[Start Supplied records]

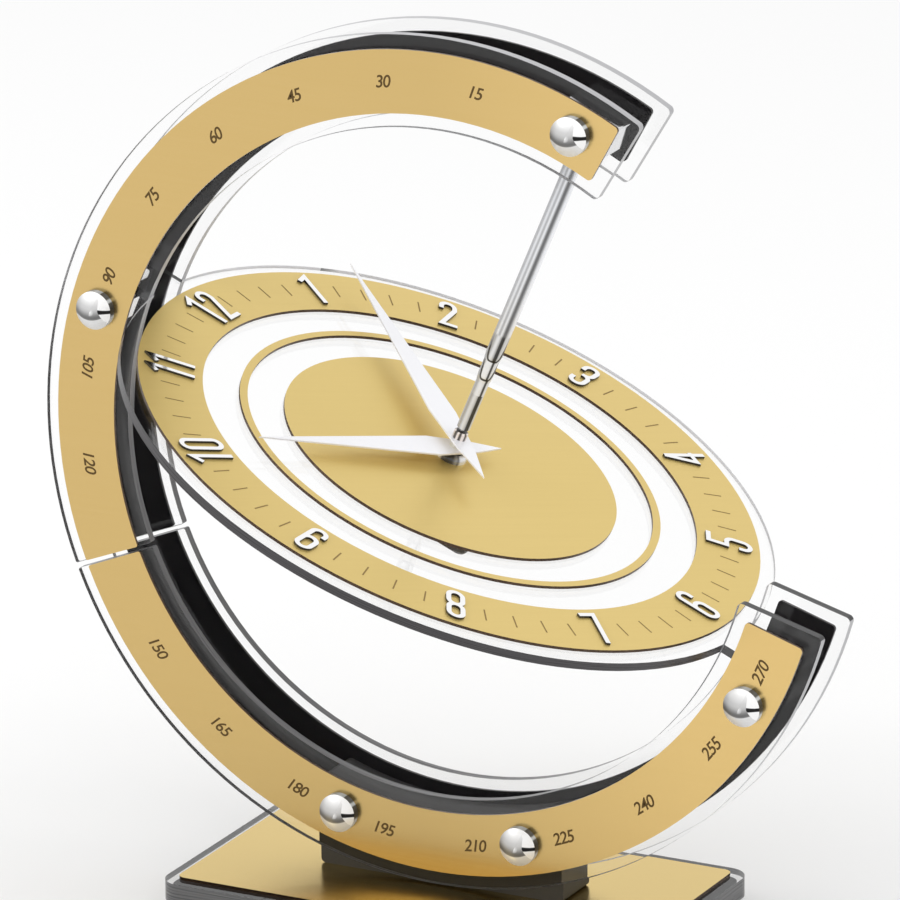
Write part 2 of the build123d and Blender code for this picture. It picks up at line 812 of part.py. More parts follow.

[End Supplied records]
[Start Supplied records]

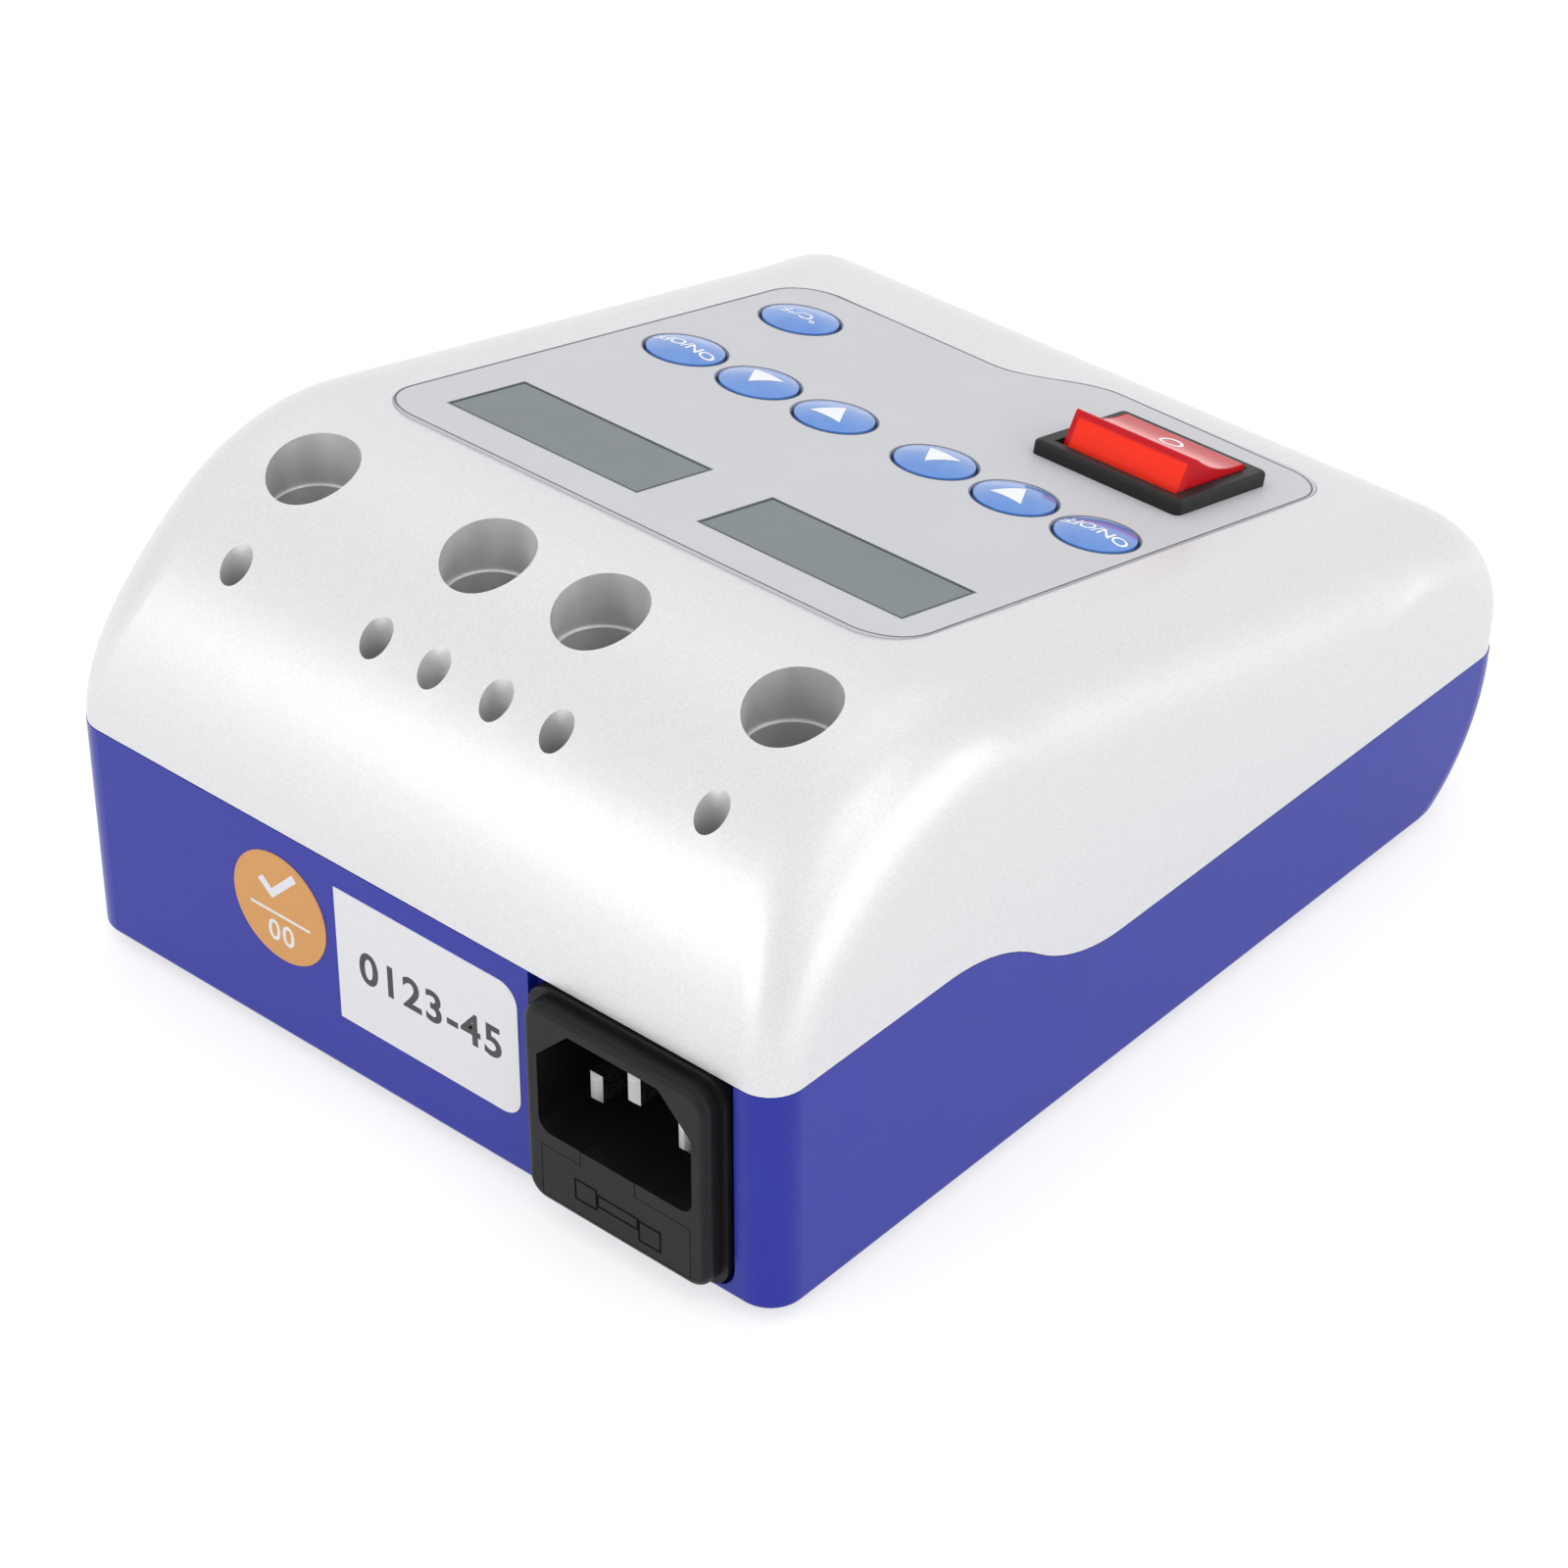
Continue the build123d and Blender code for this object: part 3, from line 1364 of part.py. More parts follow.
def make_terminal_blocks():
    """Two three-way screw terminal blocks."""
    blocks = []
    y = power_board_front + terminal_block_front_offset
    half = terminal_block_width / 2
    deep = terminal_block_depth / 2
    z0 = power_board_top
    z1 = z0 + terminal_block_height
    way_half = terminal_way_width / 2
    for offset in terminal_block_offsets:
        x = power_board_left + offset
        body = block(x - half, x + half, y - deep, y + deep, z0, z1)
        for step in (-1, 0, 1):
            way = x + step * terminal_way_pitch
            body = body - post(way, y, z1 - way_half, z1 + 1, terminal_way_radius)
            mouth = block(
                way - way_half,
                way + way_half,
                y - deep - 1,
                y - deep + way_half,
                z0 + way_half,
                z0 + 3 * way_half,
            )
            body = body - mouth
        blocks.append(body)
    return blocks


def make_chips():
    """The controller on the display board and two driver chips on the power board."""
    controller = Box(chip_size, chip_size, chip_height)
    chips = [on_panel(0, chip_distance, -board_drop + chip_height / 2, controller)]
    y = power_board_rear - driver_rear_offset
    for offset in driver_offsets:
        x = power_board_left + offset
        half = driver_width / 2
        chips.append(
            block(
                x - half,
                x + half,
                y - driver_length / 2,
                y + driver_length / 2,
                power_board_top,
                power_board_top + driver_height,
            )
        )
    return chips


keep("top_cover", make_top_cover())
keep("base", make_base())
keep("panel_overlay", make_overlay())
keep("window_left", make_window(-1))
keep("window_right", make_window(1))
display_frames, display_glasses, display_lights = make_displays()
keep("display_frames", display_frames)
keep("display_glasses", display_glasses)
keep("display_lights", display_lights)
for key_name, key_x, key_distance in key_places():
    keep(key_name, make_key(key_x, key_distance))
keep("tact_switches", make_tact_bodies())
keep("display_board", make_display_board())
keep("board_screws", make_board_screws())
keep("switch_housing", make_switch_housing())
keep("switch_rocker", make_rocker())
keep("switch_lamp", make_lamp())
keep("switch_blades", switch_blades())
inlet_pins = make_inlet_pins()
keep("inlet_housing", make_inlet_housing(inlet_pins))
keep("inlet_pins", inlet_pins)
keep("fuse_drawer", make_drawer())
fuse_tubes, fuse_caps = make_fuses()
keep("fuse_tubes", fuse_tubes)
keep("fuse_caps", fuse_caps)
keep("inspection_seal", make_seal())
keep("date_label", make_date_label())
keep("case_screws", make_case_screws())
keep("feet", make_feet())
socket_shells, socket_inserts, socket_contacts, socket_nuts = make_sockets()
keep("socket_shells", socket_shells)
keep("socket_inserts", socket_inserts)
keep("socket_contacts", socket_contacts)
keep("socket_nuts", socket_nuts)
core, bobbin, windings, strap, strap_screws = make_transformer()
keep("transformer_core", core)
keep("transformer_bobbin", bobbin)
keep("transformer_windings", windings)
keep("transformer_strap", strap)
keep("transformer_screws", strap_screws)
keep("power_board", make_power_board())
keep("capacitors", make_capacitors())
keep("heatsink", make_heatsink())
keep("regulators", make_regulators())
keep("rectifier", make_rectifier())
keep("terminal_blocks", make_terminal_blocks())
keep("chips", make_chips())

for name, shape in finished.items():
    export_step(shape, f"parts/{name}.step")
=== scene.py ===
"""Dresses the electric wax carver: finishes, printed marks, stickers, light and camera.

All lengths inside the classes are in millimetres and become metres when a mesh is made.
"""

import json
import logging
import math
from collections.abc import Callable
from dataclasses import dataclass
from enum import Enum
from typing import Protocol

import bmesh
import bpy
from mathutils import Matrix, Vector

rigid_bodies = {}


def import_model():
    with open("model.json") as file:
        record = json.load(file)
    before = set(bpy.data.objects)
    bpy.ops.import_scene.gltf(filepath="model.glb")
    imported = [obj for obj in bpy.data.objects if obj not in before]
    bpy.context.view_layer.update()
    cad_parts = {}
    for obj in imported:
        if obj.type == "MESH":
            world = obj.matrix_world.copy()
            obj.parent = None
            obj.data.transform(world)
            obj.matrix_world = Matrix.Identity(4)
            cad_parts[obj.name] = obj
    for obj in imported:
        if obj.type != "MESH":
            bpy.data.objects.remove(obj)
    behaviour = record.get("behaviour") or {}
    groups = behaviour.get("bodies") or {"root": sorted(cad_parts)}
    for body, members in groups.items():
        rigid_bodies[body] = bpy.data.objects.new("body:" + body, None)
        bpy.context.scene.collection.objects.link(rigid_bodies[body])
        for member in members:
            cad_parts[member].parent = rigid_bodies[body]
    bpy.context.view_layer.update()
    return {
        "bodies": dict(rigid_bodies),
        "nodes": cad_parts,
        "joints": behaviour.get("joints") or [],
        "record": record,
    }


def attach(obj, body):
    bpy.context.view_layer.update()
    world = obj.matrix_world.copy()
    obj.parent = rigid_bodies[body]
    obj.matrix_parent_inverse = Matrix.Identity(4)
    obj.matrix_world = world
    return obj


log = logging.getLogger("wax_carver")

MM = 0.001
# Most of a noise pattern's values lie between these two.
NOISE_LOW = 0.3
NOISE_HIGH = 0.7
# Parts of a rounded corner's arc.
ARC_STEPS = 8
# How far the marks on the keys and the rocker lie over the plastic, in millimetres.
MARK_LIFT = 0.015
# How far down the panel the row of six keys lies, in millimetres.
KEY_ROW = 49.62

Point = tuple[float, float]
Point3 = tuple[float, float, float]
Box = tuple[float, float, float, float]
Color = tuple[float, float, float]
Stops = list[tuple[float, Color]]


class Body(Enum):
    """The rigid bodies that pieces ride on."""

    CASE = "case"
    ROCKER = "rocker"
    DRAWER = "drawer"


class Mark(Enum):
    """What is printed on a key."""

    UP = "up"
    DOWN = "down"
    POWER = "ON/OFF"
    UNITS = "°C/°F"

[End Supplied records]

__Your goal__
Begin with the line containing "Continue the build123d" and end with the line containing "return blocks"; repeat every line from start to finish exactly, and nothing outside them.

__Solution for this exercise__
Continue the build123d and Blender code for this object: part 3, from line 1364 of part.py. More parts follow.
def make_terminal_blocks():
    """Two three-way screw terminal blocks."""
    blocks = []
    y = power_board_front + terminal_block_front_offset
    half = terminal_block_width / 2
    deep = terminal_block_depth / 2
    z0 = power_board_top
    z1 = z0 + terminal_block_height
    way_half = terminal_way_width / 2
    for offset in terminal_block_offsets:
        x = power_board_left + offset
        body = block(x - half, x + half, y - deep, y + deep, z0, z1)
        for step in (-1, 0, 1):
            way = x + step * terminal_way_pitch
            body = body - post(way, y, z1 - way_half, z1 + 1, terminal_way_radius)
            mouth = block(
                way - way_half,
                way + way_half,
                y - deep - 1,
                y - deep + way_half,
                z0 + way_half,
                z0 + 3 * way_half,
            )
            body = body - mouth
        blocks.append(body)
    return blocks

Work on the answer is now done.